Эта ясная, печальная и удивительно добрая (хотя речь идет в ней о тяжелых временах) книга и дает настоящий ответ на вопрос о том, кем была (и осталась) Раиса Орлова. В самом начале, вспоминая первые послесталинские годы, Орлова пишет: «Люди тянулись друг к другу. Образовывались как бы клетки новой общественной структуры <...> В квартирах, а тогда еще комнатах коммунальных квартир, у столов, заставленных разнокалиберной посудой, за едой, которая чаще всего сводилась к водке с селедкой и винегретом, а потом к чаю с печеньем, происходили многочасовые роскошные пиршества мысли, создавались и оспаривались теории, ниспровергались старые авторитеты, утверждались новые». Чуть ниже Копелев замечает: «...домашние кружки <...> преобразовывались в салоны. Это старое слово стало обиходным сначала шутливо, а потом и всерьез <...> В 60-е да и в 70-е годы таких салонов возникало все больше, но они становились более замкнутыми.
Однако в некоторых домах, в том числе и в нашем, сохранялся дух открытых кружков ранней оттепели.
Мы еще дышали им в последние дни, прощаясь с Москвой».
Кажется, в этом суть. Орлова была хозяйкой и хранительницей открытого -- свободного -- дома, дома, который был по-настоящему своим для многих писателей и художников, правозащитников и диссидентов, правдолюбцев из провинции и властителей дум с мировой известностью, «отцов» и «детей». Дабы держать и вести такой дом, необходимы были и смелость, и внутренняя твердость, и отзывчивость, и душевная щедрость.
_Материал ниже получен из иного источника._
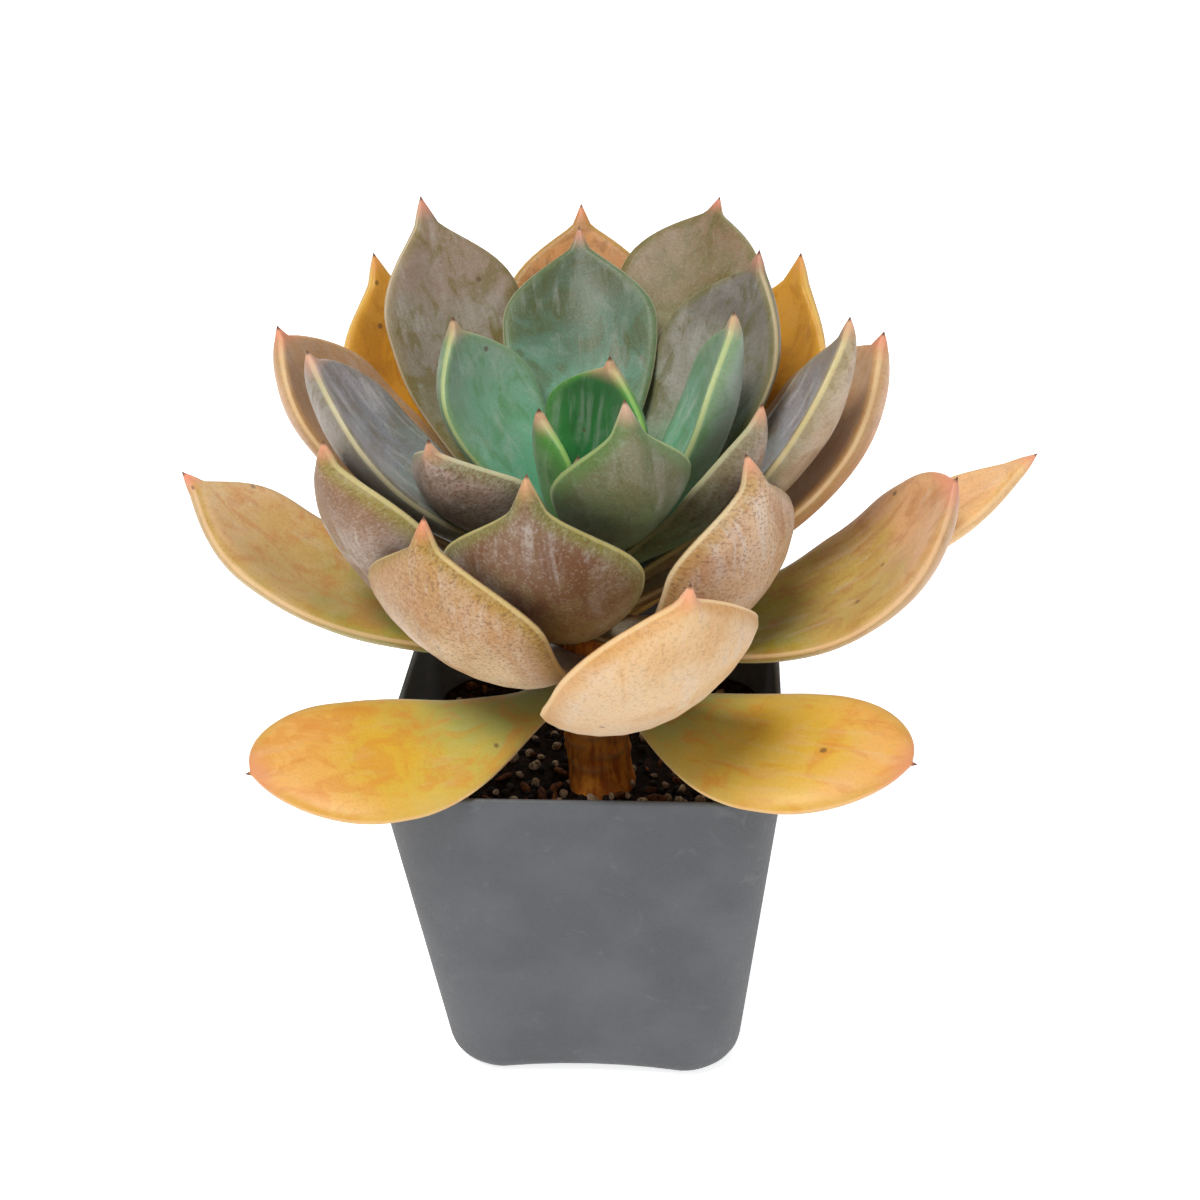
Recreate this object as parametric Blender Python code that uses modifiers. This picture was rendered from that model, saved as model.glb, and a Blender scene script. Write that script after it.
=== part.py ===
"""A rosette succulent in a square nursery pot, every leaf a piece of its own.

The origin is the middle of the pot's underside, +Z is up and the pot's sides face X and Y.
"""
import math
from collections import namedtuple

import bmesh
import bpy
import numpy as np
from mathutils import Matrix

MM = 0.001                    # the sizes below are in millimetres, the model is in metres
GAP = 0.3                     # clearance between pieces that touch
MERGE = 0.01                  # points of a converted curve closer than this are one

# ---- Pot: a square tapered nursery pot, moulded in one piece -------------------------------
POT_HEIGHT = 57.5
POT_TOP_WIDTH = 57.0          # outside, across the flats at the rim (the 2 1/4 inch size)
POT_BASE_WIDTH = 45.0         # outside, across the flats at the floor
POT_CORNER_RADIUS = 8.5       # plan radius of the upright corners
POT_FOLD_RADIUS = 4.0         # where the walls turn under into the floor
POT_WALL = 0.9
FOOT_ARCH = 1.2               # how far the middle of each side is clear of the bench
FOOT_ARCH_CUTS = 3            # points along each side of the floor that follow the arch
DRAIN_RADIUS = 2.5            # one hole towards each corner of the floor
DRAIN_SPREAD = 12.0           # from the floor's middle to a hole, along X and along Y

# ---- Potting mix ---------------------------------------------------------------------------
MIX_BELOW_RIM = 14.5
MIX_LUMPS = 0.8               # how far the lumps of its surface rise or sink
MIX_LUMP_PITCH = 5.0
# the lumps are the sum of these waves: weight, turns in one pitch along X and along Y, start
MIX_WAVES = ((0.8, 0.43, 0.10, 1.3), (0.7, -0.20, 0.51, 0.4), (0.5, 0.27, 0.27, 2.1))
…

Та самая щедрость, что движет просветителем-гуманитарием, который не может не рассказать о захватившей его книге или картине, что равно противостоит полицейскому «запретительству» и высокомерному снобизму. Наделенная даром восхищения, Раиса Орлова, кажется, не могла таить обретаемые духовные богатства при себе. Дом и мир не были для нее антонимами: отсюда азарт работ об американской литературе, отсюда любовь к публичным лекциям (от которых «сомнительная» Р. Д. была безжалостно отрешена), отсюда борьба за превращение рукописей в книги и энергичное распространение самиздата. Отсюда органическое сочетание «западничества» и «почвенничества».
Впрочем, обо всем этом гораздо лучше рассказано в книге «Мы жили в Москве». А я ограничусь двумя цитатами. В 1979 году Орлова писала Генриху Беллю: «...я шарила по книжным полкам -- что взять с собой на несколько дней? Взяла «И не сказал ни единого слова» (ранняя повесть Белля. -- А.Н.).
Едва нырнула -- окружающий мир перестал существовать... Изредка доносился голос Левы:
-- Почему ты плачешь?
-- Ничего не хочу, только чтобы Кэте и Фред снова были вместе...
В письме это получается прямолинейно, неправдоподобно, но, Генрих, это почти стенографически точно».
А вот как она рассказывает о том, что чувствовала, когда казалось, что путь домой закрыт навсегда: «...мало кто понимает, что там, в Москве, остался весь мой мир. И на расстоянии, в безнадежном удалении он становится еще милее, высветляется.
В первые месяцы после того, как нас лишили гражданства, казалось, я сойду с ума».
Формально речь идет о совсем разных материях. Но голос-то один и тот же.